◆ Instructions to follow ◆
The listing must be reproduced in full, exactly as it stands.

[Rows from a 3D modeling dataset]

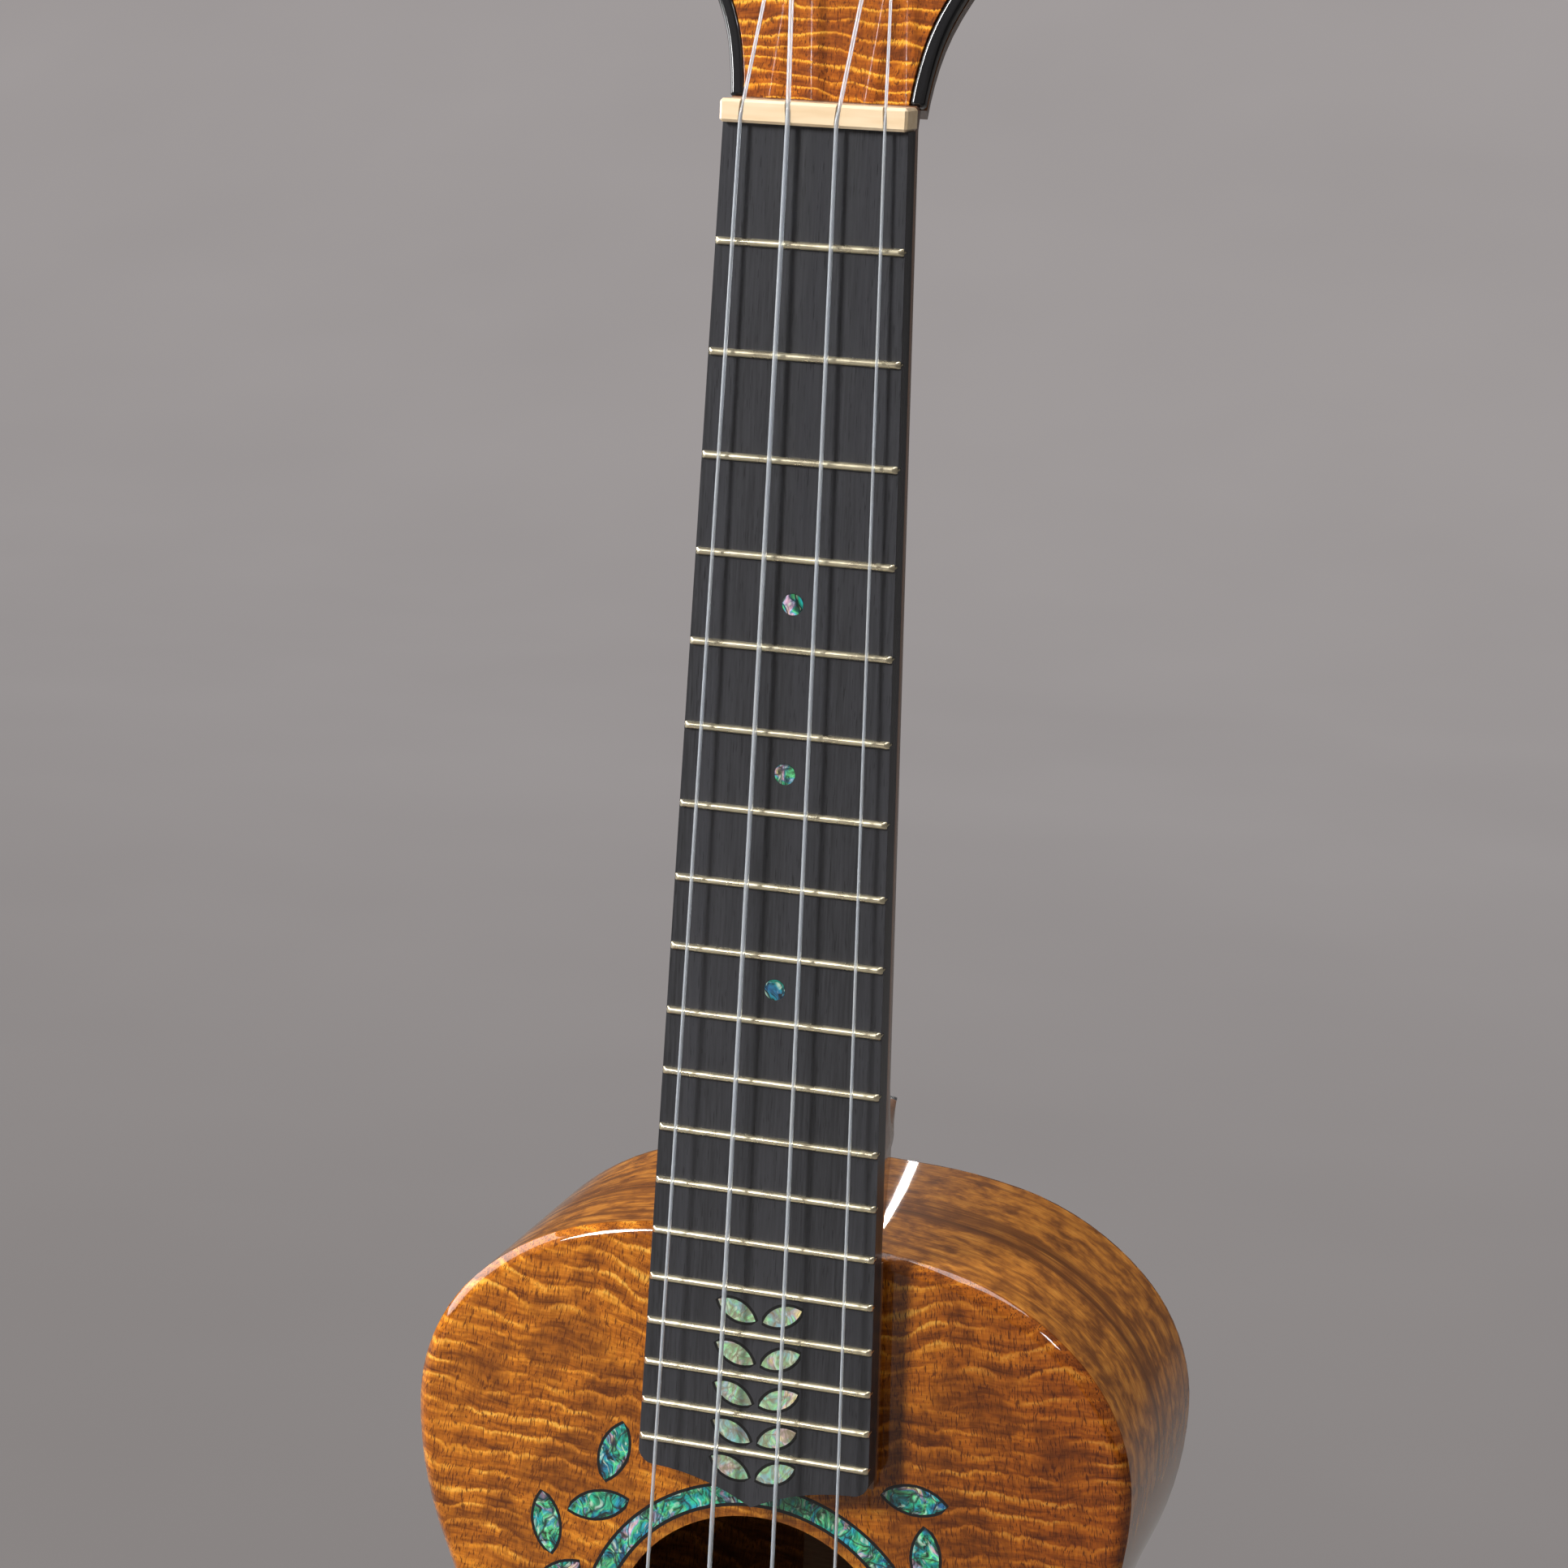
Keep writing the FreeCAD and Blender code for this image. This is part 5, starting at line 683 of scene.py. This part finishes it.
# Softboxes: place and target in metres, width and height, and power in watts
LAMPS = {
    "key": ((-1.15, -1.55, 1.45), (0, 0, 0.35), (0.4, 0.8), 58),
    "side": ((-1.55, -0.1, 0.85), (0, 0, 0.35), (1.4, 1.2), 25),
    "overhead": ((0.3, 0.2, 2.1), (0, 0, 0.3), (1.4, 1.0), 25),
    "strip": ((-0.52, 2.4, 1.08), (0, 0, 0.3), (0.013, 0.95), 2.4),
    "fill": ((1.4, -0.8, 1.85), (0, 0, 0.3), (0.2, 0.25), 3.5),
}


def lamp(name, place, target, size, power):
    data = bpy.data.lights.new(name, "AREA")
    data.shape = "RECTANGLE"
    data.size, data.size_y = size
    data.energy = power
    item = bpy.data.objects.new(name, data)
    bpy.context.scene.collection.objects.link(item)
    item.location = place
    item.rotation_mode = "QUATERNION"
    item.rotation_quaternion = (Vector(target) - Vector(place)).to_track_quat("-Z", "Y")


for name, settings in LAMPS.items():
    lamp(name, *settings)

# The world's light and its strength, and the grey that is seen where the sweep ends
SKY_LIGHT = (0.9, 0.92, 0.95, 1)
SKY_STRENGTH = 0.12
SKY_SEEN = (0.22, 0.205, 0.2, 1)


def sky():
    """Weak even light; camera, gloss and clear pieces see a grey like the backdrop's instead."""
    world = bpy.data.worlds.new("world")
    world.use_nodes = True
    tree = world.node_tree
    light = tree.nodes["Background"]
    light.inputs["Color"].default_value = SKY_LIGHT
    light.inputs["Strength"].default_value = SKY_STRENGTH
    seen = tree.nodes.new("ShaderNodeBackground")
    seen.inputs["Color"].default_value = SKY_SEEN
    path = tree.nodes.new("ShaderNodeLightPath")
    rays = path.outputs["Is Camera Ray"]
    for kind in ("Is Glossy Ray", "Is Transmission Ray"):
        either = tree.nodes.new("ShaderNodeMath")
        either.operation = "MAXIMUM"
        tree.links.new(rays, either.inputs[0])
        tree.links.new(path.outputs[kind], either.inputs[1])
        rays = either.outputs[0]
    blend = tree.nodes.new("ShaderNodeMixShader")
    tree.links.new(rays, blend.inputs[0])
    tree.links.new(light.outputs[0], blend.inputs[1])
    tree.links.new(seen.outputs[0], blend.inputs[2])
    tree.links.new(blend.outputs[0], tree.nodes["World Output"].inputs["Surface"])
    bpy.context.scene.world = world


sky()
bpy.context.scene.view_settings.view_transform = "Standard"
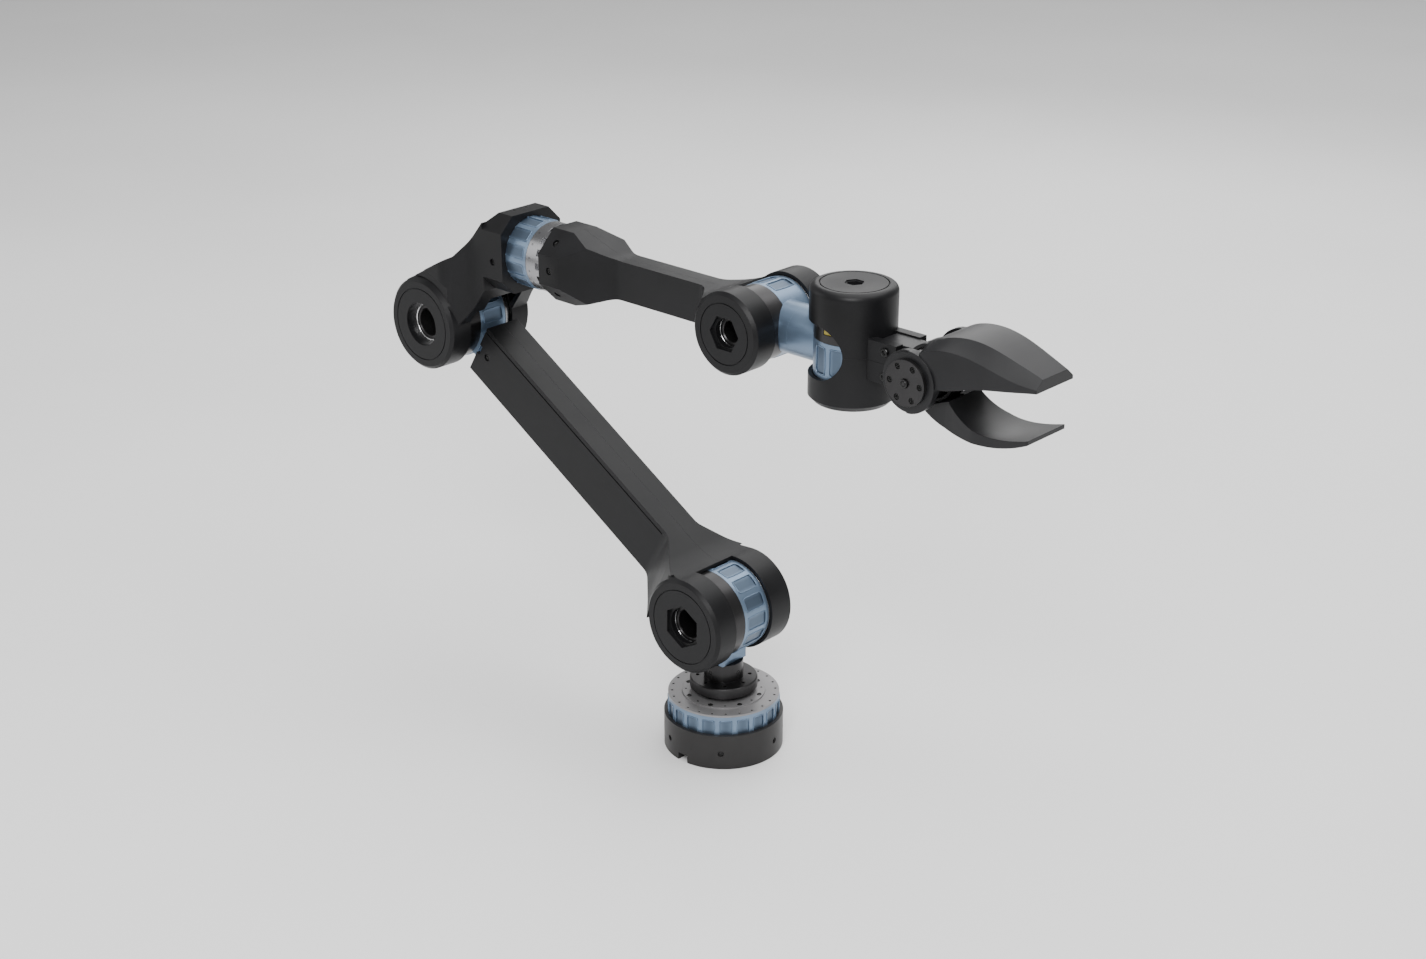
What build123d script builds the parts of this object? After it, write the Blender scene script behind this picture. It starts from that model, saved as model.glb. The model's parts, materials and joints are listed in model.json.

◆ Finished answer ◆
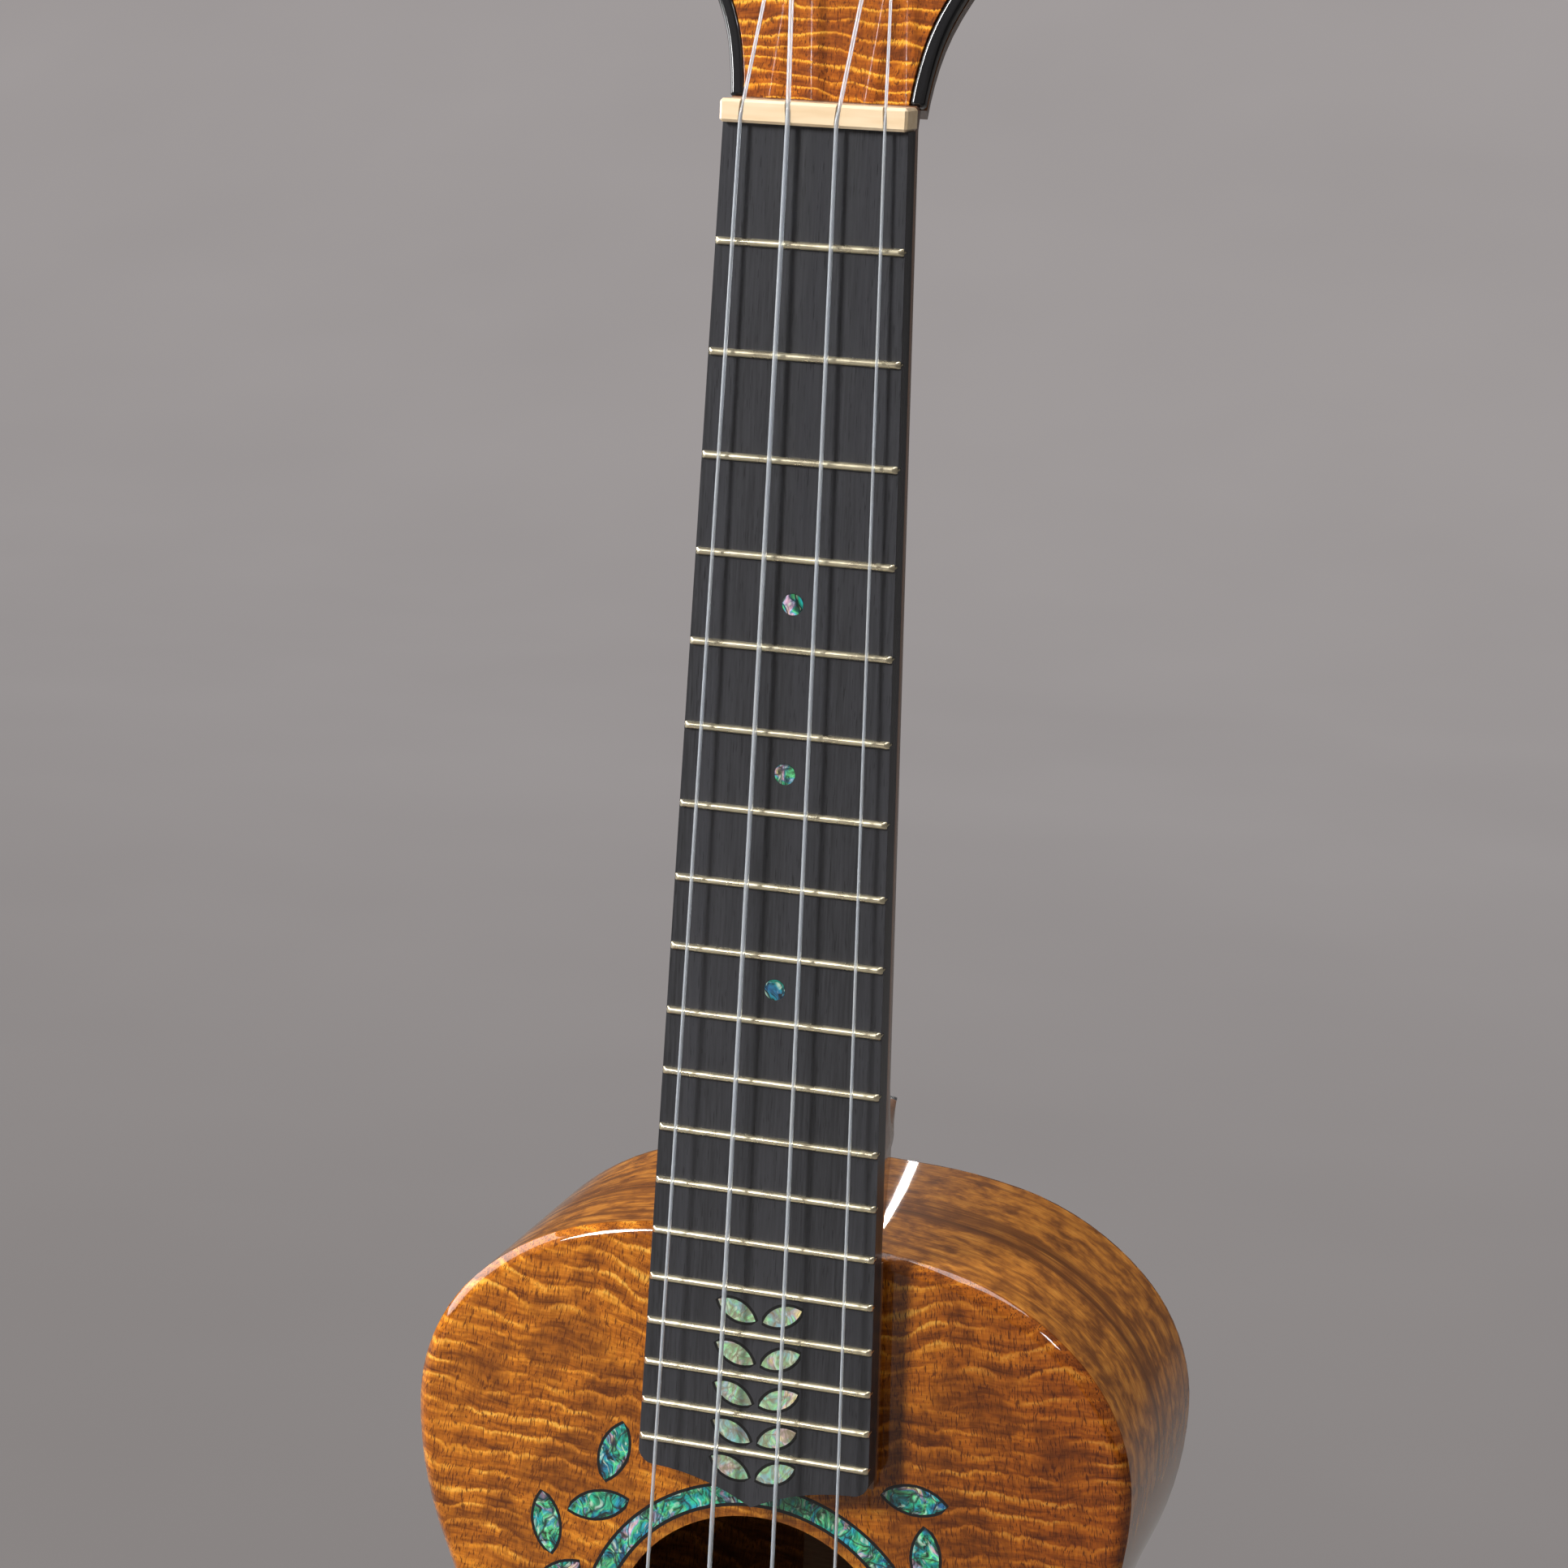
Keep writing the FreeCAD and Blender code for this image. This is part 5, starting at line 683 of scene.py. This part finishes it.
# Softboxes: place and target in metres, width and height, and power in watts
LAMPS = {
    "key": ((-1.15, -1.55, 1.45), (0, 0, 0.35), (0.4, 0.8), 58),
    "side": ((-1.55, -0.1, 0.85), (0, 0, 0.35), (1.4, 1.2), 25),
    "overhead": ((0.3, 0.2, 2.1), (0, 0, 0.3), (1.4, 1.0), 25),
    "strip": ((-0.52, 2.4, 1.08), (0, 0, 0.3), (0.013, 0.95), 2.4),
    "fill": ((1.4, -0.8, 1.85), (0, 0, 0.3), (0.2, 0.25), 3.5),
}


def lamp(name, place, target, size, power):
    data = bpy.data.lights.new(name, "AREA")
    data.shape = "RECTANGLE"
    data.size, data.size_y = size
    data.energy = power
    item = bpy.data.objects.new(name, data)
    bpy.context.scene.collection.objects.link(item)
    item.location = place
    item.rotation_mode = "QUATERNION"
    item.rotation_quaternion = (Vector(target) - Vector(place)).to_track_quat("-Z", "Y")


for name, settings in LAMPS.items():
    lamp(name, *settings)

# The world's light and its strength, and the grey that is seen where the sweep ends
SKY_LIGHT = (0.9, 0.92, 0.95, 1)
SKY_STRENGTH = 0.12
SKY_SEEN = (0.22, 0.205, 0.2, 1)


def sky():
    """Weak even light; camera, gloss and clear pieces see a grey like the backdrop's instead."""
    world = bpy.data.worlds.new("world")
    world.use_nodes = True
    tree = world.node_tree
    light = tree.nodes["Background"]
    light.inputs["Color"].default_value = SKY_LIGHT
    light.inputs["Strength"].default_value = SKY_STRENGTH
    seen = tree.nodes.new("ShaderNodeBackground")
    seen.inputs["Color"].default_value = SKY_SEEN
    path = tree.nodes.new("ShaderNodeLightPath")
    rays = path.outputs["Is Camera Ray"]
    for kind in ("Is Glossy Ray", "Is Transmission Ray"):
        either = tree.nodes.new("ShaderNodeMath")
        either.operation = "MAXIMUM"
        tree.links.new(rays, either.inputs[0])
        tree.links.new(path.outputs[kind], either.inputs[1])
        rays = either.outputs[0]
    blend = tree.nodes.new("ShaderNodeMixShader")
    tree.links.new(rays, blend.inputs[0])
    tree.links.new(light.outputs[0], blend.inputs[1])
    tree.links.new(seen.outputs[0], blend.inputs[2])
    tree.links.new(blend.outputs[0], tree.nodes["World Output"].inputs["Surface"])
    bpy.context.scene.world = world


sky()
bpy.context.scene.view_settings.view_transform = "Standard"
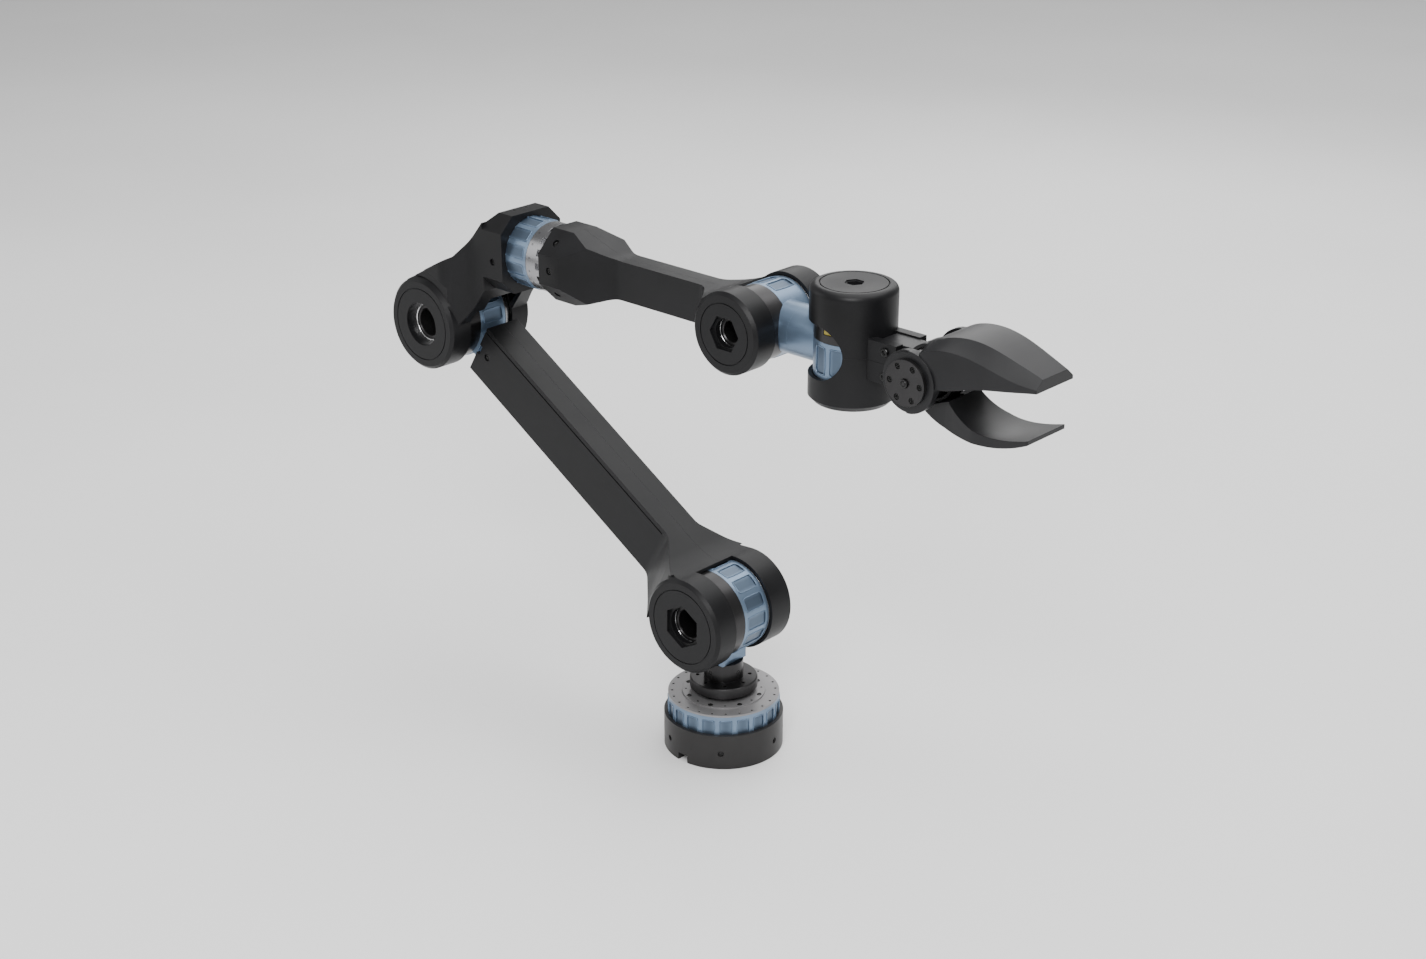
What build123d script builds the parts of this object? After it, write the Blender scene script behind this picture. It starts from that model, saved as model.glb. The model's parts, materials and joints are listed in model.json.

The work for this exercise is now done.